Our Lord’s Prediction
With what reverence the Rabbis guarded their Temple will be described in the sequel. The readers of the New Testament know how readily any supposed infringement of its sanctity led to summary popular vengeance. To the disciples of Jesus it seemed difficult to realise that such utter ruin as their Master foretold could so soon come over that beautiful and glorious house. It was the evening of the day in which He had predicted the utter desolation of Jerusalem. All that day He had taught in the Temple, and what He had said, not only there, but when, on beholding the city, He wept over it, seems to have filled their minds alike with awe and with doubt. And now He, with His disciples, had ‘departed from the Temple.’ Once more they lingered in sweet retirement ‘on the Mount of Olives’ (Mat_24:1, Mat_24:3). ‘The purple light on the mountains of Moab was fast fading out. Across the city the sinking sun cast a rich glow over the pillared cloisters of the Temple, and over the silent courts as they rose terrace upon terrace. From where they stood they could see over the closed Beautiful Gate, and right to the entrance to the Holy Place, which now glittered with gold; while the eastern walls and the deep valley below were thrown into a solemn shadow, creeping, as the orb sunk lower, further and further towards the summit of Olivet, irradiated with one parting gleam of roseate light, after all below was sunk in obscurity’ (Bartlett, Jerusalem Revisited, p. 115).
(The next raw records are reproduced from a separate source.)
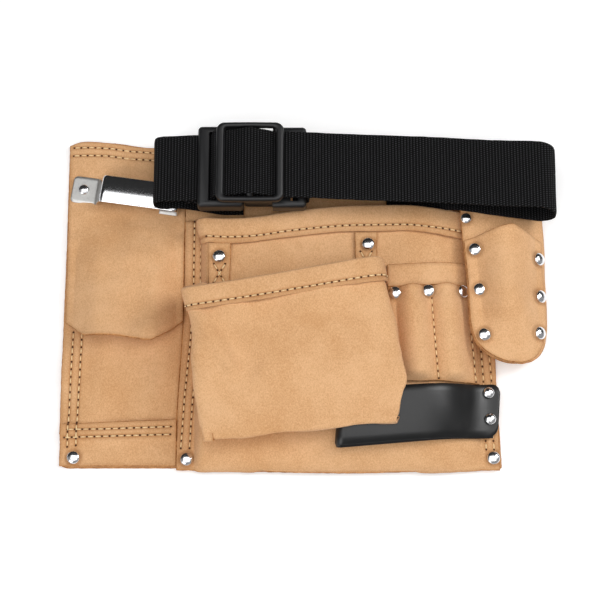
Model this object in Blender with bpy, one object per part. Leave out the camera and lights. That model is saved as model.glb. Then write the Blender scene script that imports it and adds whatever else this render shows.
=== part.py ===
"""Carpenter's nail apron with its belt, lying on its back.

Metres. X runs to the right of the apron, Y to its top and Z out of its front.
The panel's back face lies in Z = 0.
"""

import math
from collections import namedtuple

import bmesh
import bpy
from mathutils import Matrix, Vector

# Stock and clearances
PANEL_LEATHER = 0.0020
LEATHER = 0.0018
BINDING_LEATHER = 0.0015
LOOP_LEATHER = 0.0024
WEBBING = 0.0016
SHEET_METAL = 0.0012
GAP = 0.0003

# Back panel
PANEL_LEFT = -0.1750
PANEL_WIDTH = 0.3150
PANEL_BOTTOM = -0.1205
PANEL_HEIGHT = 0.2460
PANEL_TAPER = 0.0080
PANEL_CORNER = 0.0050

# Left pocket, its flap and the band over its foot
LEFT_MOUTH = 0.0400
LEFT_BULGE = 0.0060
BAND_HEIGHT = 0.0320
FLAP_FLAT = 0.0520
FLAP_LIFT = 0.0125
FLAP_WAVE = 0.0170

# Main pocket
MAIN_LEFT = -0.0885
MAIN_WIDTH = 0.2270
MAIN_BOTTOM = -0.1225
MAIN_HEIGHT = 0.1860
MAIN_SEAM = 0.0140
MAIN_WALL = 0.0075
MAIN_DEPTH = 0.0165
MAIN_FOOT = 0.0620
MAIN_RIGHT_SEAM = 0.0135
MAIN_RIGHT_FALL = 0.0240
MAIN_LEAN = 0.0060
MAIN_HEM = 0.0150
MAIN_SAG = 0.0080
HEM_RIGHT = 0.1240

# Riveted strips at the ends of the front pocket
TAB_WIDTH = 0.0155
TAB_HEIGHT = 0.0400
TAB_LEFT_X = -0.0620
TAB_RIGHT_X = 0.0444

# Front pocket, a bag sewn on along its root
FRONT_LEFT = -0.0825
FRONT_TOP_WIDTH = 0.1380
FRONT_TOP = 0.0100
FRONT_SLANT = 0.0250
FRONT_HEIGHT = 0.1090
FRONT_RISE = 0.0300
FRONT_FOOT_RISE = 0.0190
FRONT_HEM = 0.0150
FRONT_BACK_RISE = 0.0163
FRONT_ROOT_RISE = 0.0100
FRONT_LOOP_RISE = 0.0330

# Pencil pockets
PENCIL_LEFT = 0.0600
PENCIL_WIDTH = 0.0600
PENCIL_TOP = 0.0100
PENCIL_HEIGHT = 0.0710
PENCIL_BULGE = 0.0075
PENCIL_SEAM = 0.0040
PENCIL_BAND = 0.0160
PENCIL_RIVET_FLAT = 0.0061

# Holster
HOLSTER_LEFT = 0.1135
HOLSTER_WIDTH = 0.0615
HOLSTER_BOTTOM = -0.0480
HOLSTER_BACK_HEIGHT = 0.1280
HOLSTER_FRONT_HEIGHT = 0.0990
HOLSTER_BULGE = 0.0130
HOLSTER_MOUTH_PEAK = 0.0100

# Hammer loop
LOOP_RIGHT = 0.1390
LOOP_LENGTH = 0.1160
LOOP_WIDTH = 0.0385
LOOP_MIDDLE_Y = -0.0805
LOOP_GAP = 0.0080
LOOP_CORNER = 0.0070
LOOP_TILT = math.radians(4.6)

# Tape bracket
BRACKET_LEFT = -0.1735
BRACKET_FOOT = 0.0190
BRACKET_LENGTH = 0.0810
BRACKET_WIDTH = 0.0205
BRACKET_RISE = 0.0110
BRACKET_Y = 0.0885
BRACKET_TILT = math.radians(-8.0)

# Belt, slide and buckle
BELT_WIDTH = 0.0500
BELT_LEFT = -0.1100
BELT_RIGHT = 0.1812
BELT_Y = 0.0905
BUCKLE_SHIFT = 0.0030
BUCKLE_LEFT = -0.0780
BUCKLE_WIDTH = 0.0620
FEMALE_LENGTH = 0.0340
MALE_LENGTH = 0.0450
BUCKLE_THICK = 0.0135
BUCKLE_Z = 0.0280
BUCKLE_BAR = 0.0060
BUCKLE_SLOT = 0.0055
SLIDE_LEFT = -0.0644
SLIDE_LENGTH = 0.0494
SLIDE_WIDTH = 0.0600
SLIDE_RAIL = 0.0060
SLIDE_THICK = 0.0045
SLIDE_Z = 0.0470
SLEEVE_LEFT = -0.0450
SLEEVE_LENGTH = 0.1050
SLEEVE_SEAM = 0.0050

# Rivets
RIVET_CAP = 0.0095
RIVET_SMALL_CAP = 0.0082
RIVET_DOME = 0.0026
RIVET_SHANK = 0.0030
HOLSTER_RIVET_Y = {"left": (0.0350, 0.0050, -0.0284), "right": (0.0308, 0.0025, -0.0250)}

PANEL_RIGHT = PANEL_LEFT + PANEL_WIDTH
PANEL_TOP = PANEL_BOTTOM + PANEL_HEIGHT
MAIN_RIGHT = MAIN_LEFT + MAIN_WIDTH
MAIN_TOP = MAIN_BOTTOM + MAIN_HEIGHT
ON_PANEL = PANEL_LEATHER + GAP
SEAT = 0.0009
LOOP_SEAT = 0.0013
LAYER = LEATHER + GAP

Edge = namedtuple("Edge", "along shift")
FrontRow = namedtuple("FrontRow", "along left right left_root right_root")
HolsterRow = namedtuple("HolsterRow", "along left right")

# Shares of the panel's height, as the top edge falls to the right
PANEL_TOP_EDGE = (
    Edge(0.00, -0.008), Edge(0.03, 0.003), Edge(0.10, 0.000), Edge(0.20, -0.016),
    Edge(0.30, -0.012), Edge(0.42, 0.005), Edge(0.78, 0.005), Edge(1.00, -0.030),
)
# Shares of FLAP_WAVE, down from the flap's lower left corner
FLAP_EDGE = (
    Edge(0.00, 0.00), Edge(0.10, 0.52), Edge(0.20, 0.76), Edge(0.45, 0.78),
    Edge(0.60, 0.86), Edge(0.74, 1.00), Edge(0.88, 0.50), Edge(1.00, -0.05),
)
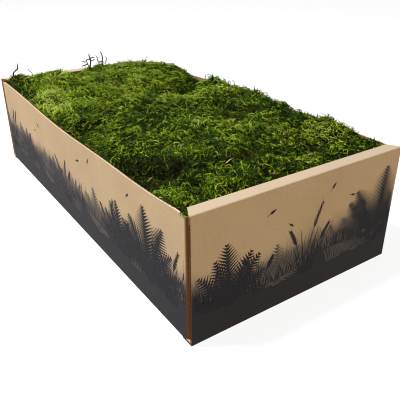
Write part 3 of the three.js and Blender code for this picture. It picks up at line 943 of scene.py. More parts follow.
# What grows on each wall: its kind, place along the wall, height, how many and ink
END_PLANTS = [
    (Print.fern, -38, 82, 5, 0.4),
    (Print.reeds, 48, 86, 7, 0.4),
    (Print.fern, 84, 96, 5, 0.5),
    (Print.fern, -100, 100, 7, 1),
    (Print.reeds, -62, 84, 5, 1),
    (Print.reeds, 4, 108, 7, 1),
    (Print.fern, 116, 122, 7, 1),
]
SIDE_PLANTS = [
    (Print.fern, -216, 90, 5, 0.5),
    (Print.reeds, -150, 92, 7, 0.4),
    (Print.fern, -84, 84, 5, 0.4),
    (Print.reeds, 24, 86, 7, 0.4),
    (Print.fern, 96, 88, 5, 0.4),
    (Print.reeds, 190, 92, 7, 0.5),
    (Print.reeds, -268, 122, 9, 1),
    (Print.fern, -182, 92, 7, 0.9),
    (Print.fern, -48, 88, 5, 0.8),
    (Print.reeds, -12, 104, 7, 0.9),
    (Print.reeds, 132, 96, 7, 0.9),
    (Print.fern, 158, 98, 7, 1),
    (Print.fern, 222, 120, 7, 1),
    (Print.reeds, 264, 108, 7, 1),
]
# The drifting leaves: place along the wall and up it, heading and size
END_LEAVES = [(-52, 118, 0.4, 9), (-24, 98, -0.6, 7), (34, 122, 0.9, 8), (66, 106, -0.2, 7)]
SIDE_LEAVES = [(52, 112, 0.3, 9), (88, 121, 1.0, 8), (-104, 116, -0.5, 9), (-128, 100, 0.2, 7)]
SIDE_LEAVES += [(186, 118, 0.7, 8)]
# Each wall: the place of a point along it, up it and off it, how far it reaches, and what is printed on it
SIDE_REACH = HALF_LENGTH - 9
PICTURES = (
    (lambda u, v, off: (u, -HALF_LENGTH - off, v), HALF_WIDTH, END_PLANTS, END_LEAVES),
    (lambda u, v, off: (-HALF_WIDTH - off, -u, v), SIDE_REACH, SIDE_PLANTS, SIDE_LEAVES),
    (lambda u, v, off: (-u, HALF_LENGTH + off, v), HALF_WIDTH, END_PLANTS, END_LEAVES),
    (lambda u, v, off: (HALF_WIDTH + off, u, v), SIDE_REACH, SIDE_PLANTS, SIDE_LEAVES),
)


def make_print(finish):
    """Ferns, grass, seed heads and drifting leaves in dark ink, round all four walls"""
    skin = Skin()
    for seed, (wall, reach, plants, leaves) in enumerate(PICTURES, 60):
        picture = Print(skin, wall, reach, seed)
        picture.fringe(3.4, 20, 40, 0.3)
        for grow_plant, *plant in plants:
            grow_plant(picture, *plant)
        picture.fringe(2.8, 8, 22, 1)
        for leaf in leaves:
            picture.drifting(*leaf)
    made = skin.finish("printed_meadow", "ink", smooth=False)
    spread(made)
    made.data.materials.append(finish)
    return made


# Moss surface

TUFT_WIDTH = 9
CLUMP_WIDTH = 26
MAT_GRAIN = 8
CLUMP_SLICE = 8.4


def rough(x, y, width, level):
    """Noise in plan with grains of a width, at a level of its own, from about -1 to 1"""
    return noise.noise(Vector((x / width, y / width, level)))


def distance_to_line(x, y, line):
    least = math.inf
    for (ax, ay), (bx, by) in zip(line, line[1:]):
        dx = bx - ax
        dy = by - ay
        t = ((x - ax) * dx + (y - ay) * dy) / (dx * dx + dy * dy)
        t = min(1, max(0, t))
        least = min(least, math.hypot(x - ax - t * dx, y - ay - t * dy))
    return least


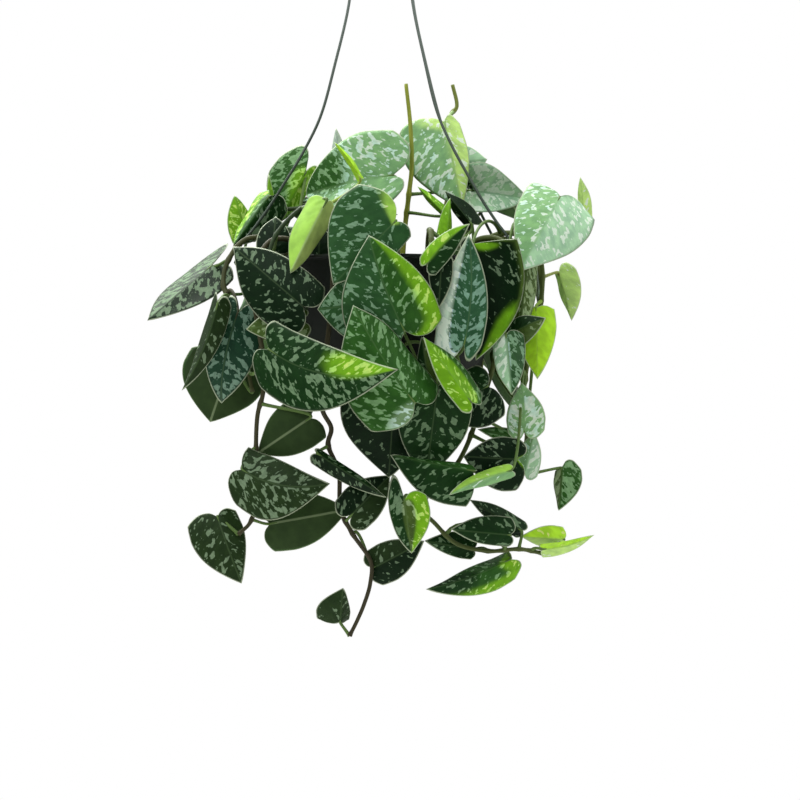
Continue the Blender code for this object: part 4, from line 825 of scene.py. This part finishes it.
# The upper side: satin, with patches where a noise that runs along the side veins is high, a thin line of midrib
# and a pale margin. The halves are so far apart in the noise that their patches differ.
ISLAND_SCALE = 0.24
REGION_SCALE = 0.075
FLECK_SCALE = 0.5
MOTTLE_SCALE = 0.16
REGION_SHARE = 0.30
COVER_SHARE = 0.205
PATCH_SLANT = 0.6
HALVES_APART = 57.0

upper = Finish("leaf_upper")
across, along, seed = upper.split(upper.attribute("place"))
beside = upper.math("ABSOLUTE", across)
vein = upper.math("SUBTRACT", along, upper.math("MULTIPLY", beside, PATCH_SLANT))
drift = upper.math("ADD", seed, upper.math("MULTIPLY", upper.math("GREATER_THAN", across, 0.0), HALVES_APART))
flow = upper.joined(upper.math("MULTIPLY", beside, 0.9), vein, drift)
islands = upper.noise(flow, ISLAND_SCALE, 2.4, 0.3, 0.45)
regions = upper.noise(flow, REGION_SCALE, 1.0)
flecks = upper.noise(flow, FLECK_SCALE, 1.5, 0.3)
amount = upper.math("MULTIPLY", upper.attribute("patches", "Fac"), COVER_SHARE)
level = upper.math("ADD", upper.math("ADD", islands, amount), upper.math("MULTIPLY", regions, REGION_SHARE))
big = upper.ramp(level, 0.79, 0.825)
small = upper.ramp(upper.math("ADD", flecks, amount), 0.785, 0.82, 0.0, 0.75)
edge = upper.attribute("edge", "Fac")
inland = upper.math("MULTIPLY", upper.ramp(edge, 0.8, 1.6), upper.ramp(beside, 0.4, 1.4))
patch = upper.math("MULTIPLY", upper.math("MAXIMUM", big, small), inland)
green = upper.clouded(upper.attribute("green", "Color"), upper.noise(flow, MOTTLE_SCALE, 3.0),
                      (0.82, 0.84, 0.86), (1.16, 1.14, 1.1))
silver = upper.mix(1.0, upper.mix(1.0, green, (2.4, 1.85, 4.0, 1.0), "MULTIPLY"), (0.17, 0.235, 0.14, 1.0), "ADD")
silver = upper.mix(1.0, silver, (0.78, 0.90, 0.76, 1.0), "DARKEN")
silver = upper.mix(upper.ramp(flecks, 0.3, 0.7, 0.72, 1.0), green, silver)
coat = upper.mix(patch, green, silver)
coat = upper.mix(upper.ramp(beside, 0.15, 0.75, 0.14, 0.0), coat, srgb(130, 160, 110))
coat = upper.mix(upper.ramp(edge, 0.25, 0.85, 0.8, 0.0), coat, srgb(196, 208, 178))
upper.surface(Base_Color=coat, Roughness=upper.ramp(patch, 0.0, 1.0, 0.40, 0.52), Specular_IOR_Level=0.1)
upper.bump(upper.math("ADD", upper.math("MULTIPLY", patch, 0.4), upper.noise(flow, 2.2, 2.0)), 0.00025, 0.6)

# The underside: dull and plain, with a paler midrib and margin.
under = Finish("leaf_under")
across, along, seed = under.split(under.attribute("place"))
cloud = under.noise(under.joined(across, along, seed), 0.12, 3.0)
back = under.clouded(under.attribute("green", "Color"), cloud, (0.84, 0.86, 0.84), (1.14, 1.12, 1.1))
back = under.mix(under.ramp(under.math("ABSOLUTE", across), 0.3, 1.1, 0.4, 0.0), back, srgb(176, 196, 150))
back = under.mix(under.ramp(under.attribute("edge", "Fac"), 0.2, 0.7, 0.6, 0.0), back, srgb(190, 202, 168))
under.surface(Base_Color=back, Roughness=0.62, Specular_IOR_Level=0.15)
under.bump(cloud, 0.00025, 0.5)

# Stems and stalks: green to brown, with fine streaks along them.
bark = Finish("stem_skin")
around, far, seed = bark.split(bark.attribute("place"))
streak = bark.noise(bark.joined(around, bark.math("MULTIPLY", far, 0.12), seed), 0.8, 3.0)
skin = bark.clouded(bark.attribute("green", "Color"), streak, (0.8, 0.8, 0.78), (1.15, 1.15, 1.12))
bark.surface(Base_Color=skin, Roughness=0.5, Specular_IOR_Level=0.2)
bark.bump(streak, 0.0002)

STEM_TONE = (84, 96, 52)
STALK_TONE = (98, 126, 66)
STALK_TONES = {"rolled_young": (176, 206, 96), "top_big": (150, 184, 120), "lime": (140, 176, 60),
               "pale_hanging": (150, 160, 90), "dark_left": (52, 70, 44), "left_blue": (66, 66, 44)}
MARKS = {"green": ("FLOAT_COLOR", "color"), "place": ("FLOAT_VECTOR", "vector"), "edge": ("FLOAT", "value"),
         "patches": ("FLOAT", "value")}
SEEN_GRID = (30, 25)
HIDDEN_GRID = (20, 15)
STALK_SIDES = 10
STEM_SIDES = 12

# A leaf lies where it fits the CAD leaf best, of these shifts along the line of sight. The CAD's points lie on
# other rows of a leaf that is shorter than SHORT_LEAF. A hidden leaf is drawn until it fits to CLOSE.
SEED = 7
SHIFTS = (0, 3, 6, -3, 9, 13, -6, 17, 22, 27, -9, 33, 40, -13, -17, -22, -27, -33, -40)
SHORT_LEAF = 45.0
DRAWS = 200
CLOSE = 0.9

# A stalk starts at the knot, and bends by the lift, that bring it nearest to the CAD stalk.
KNOTS_TRIED = 10
KNOT_FREE = 9.0
LIFTS = (0.0, 0.3, -0.25, 0.6)


def stem_line(foot, way, steps):
    """A stem's path: straight up through the soil, then a smooth curve through its points."""
    return np.vstack([(*foot, STEM_FOOT), curve_through([(*foot, STEM_OUT_OF_SOIL), *way], steps)])


def stalk_start(leaf, ends, line, solid):
    """The knot and the lift whose stalk has its middle nearest to rings of the CAD solid's points."""
    base = ends[0]
    knots = sorted(line[4:], key=lambda p: np.linalg.norm(p - base))[:KNOTS_TRIED]
    best = None
    for knot in knots:
        if np.linalg.norm(knot - base) < KNOT_FREE:
            continue
        for lift in LIFTS:
            middles = stalk_way(ends, knot, lift, (0.3, 0.65))
            gaps = np.linalg.norm(middles[:, None] - solid[None], axis=-1)
            rings = solid[np.argsort(gaps, axis=1)[:, :4 if leaf["seen"] else 3]].mean(axis=1)
            fit = np.minimum(np.linalg.norm(rings - middles, axis=1), 3.0).mean()
            if best is None or fit < best[0] - 1e-6:
                best = (fit, knot, lift)
    return best[1:]


draw = random.Random(SEED)
solids, lines, leaves = {}, {}, {}
for stem, _, foot, way, rows in STEMS:
    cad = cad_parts[stem].data
    corners = np.empty(len(cad.vertices) * 3, np.float32)
    cad.vertices.foreach_get("co", corners)
    solids[stem] = np.unique(np.round(corners.reshape(-1, 3) / MM + (0.0, 0.0, HANG_Z), 2), axis=0)
    lines[stem] = stem_line(foot, way, 2)
    leaves[stem] = []
    for row in rows:
        short = np.linalg.norm(sight(*row[1]) - sight(*row[2])) < SHORT_LEAF
        tries = [seen_leaf(row, shift) for shift in SHIFTS]
        fits = [misfit(leaf, (0.42 if short else 0.54, 1.0), solids[stem]) for leaf in tries]
        leaves[stem].append(tries[int(np.argmin(fits))])
for stem, count, shares, *ranges in HIDDEN:
    for k in range(count):
        share = shares[0] + (shares[1] - shares[0]) * (k + 0.5) / count
        knot = lines[stem][int(len(lines[stem]) * share)]
        for attempt in range(DRAWS):
            leaf = drawn_leaf(knot, draw, ranges)
            if misfit(leaf, (0.60, 1.0), solids[stem]) < CLOSE:
                leaves[stem].append(leaf)
                break

chance = np.random.default_rng(SEED)
for stem, tone, foot, way, _ in STEMS:
    parts = []
    starts = []
    for leaf in leaves[stem]:
        turned = leaf["name"] in UNDERSIDE
        ends = stalk_ends(leaf, turned)
        start, lift = stalk_start(leaf, ends, lines[stem], solids[stem])
        starts.append(start)
        line = stalk_way(ends, start, lift, np.linspace(0.0, 1.0, 15))
        line = np.vstack([line, ends[1] + ends[3] * 0.35])
        thick = np.interp(np.linspace(0.0, 1.0, len(line)), (0, 0.08, 0.4, 0.9, 1), (1.6, 1.25, 1.05, 1.0, 0.3))
        stalk_tone = STALK_TONES.get(leaf["name"], STALK_TONE)
        parts.append(bar_mesh(line, thick, STALK_SIDES, stalk_tone, chance.uniform(0, SEEDS)))
        if leaf["seen"]:
            look, grid = leaf["look"], SEEN_GRID
        else:
            look = HIDDEN_TONES[chance.integers(len(HIDDEN_TONES))], chance.uniform(0.35, 0.75)
            grid = HIDDEN_GRID
        parts.append(blade_mesh(leaf, turned, *grid, look, chance))
    line = stem_line(foot, way, 10)
    far = length_along(line)
    thick = STEM_RADIUS * (1.0 - 0.35 * far / far[-1])
    for start in starts:
        thick = thick + 0.45 * np.exp(-((np.linalg.norm(line - start, axis=1) / 2.2) ** 2))
    parts.insert(0, bar_mesh(line, np.minimum(thick, 2.5), STEM_SIDES, tone or STEM_TONE, chance.uniform(0, SEEDS)))
    which = [finish for part in parts for finish in part[2]]
    verts, faces = together([part[:2] for part in parts])
    made = piece(stem + "_leafy", verts, faces, [upper, under, bark], "foliage", stem, which=which)
    for key, (kind, field) in MARKS.items():
        values = np.concatenate([part[3][key] for part in parts])
        if key == "green":
            values = np.hstack([values, np.ones((len(values), 1))])
        layer = made.data.attributes.new(key, kind, "POINT")
        layer.data.foreach_set(field, values.astype(np.float32).ravel())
Then it was and there that the disciples, looking down upon the Temple, pointed out to the Master: ‘What manner of stones and what buildings are here.’ The view from that site must have rendered belief in the Master’s prediction even more difficult and more sad. A few years more, and it was all literally fulfilled! It may be, as Jewish tradition has it, that ever since the Babylonish captivity the ‘Ark of the Covenant’ lies buried and concealed underneath the wood-court at the north-eastern angle of the Court of the Women. And it may be that some at least of the spoils which Titus carried with him from Jerusalem- seven-branched candlestick, the table of shewbread, the priests’ trumpets, and the identical golden mitre which Aaron had worn on his forehead- hidden somewhere in the vaults beneath the site of the Temple, after having successively gone to Rome, to Carthage, to Byzantium, to Ravenna, and thence to Jerusalem. But of ‘those great buildings’ that once stood there, there is ‘not left one stone upon another’ that has not been ‘thrown down.’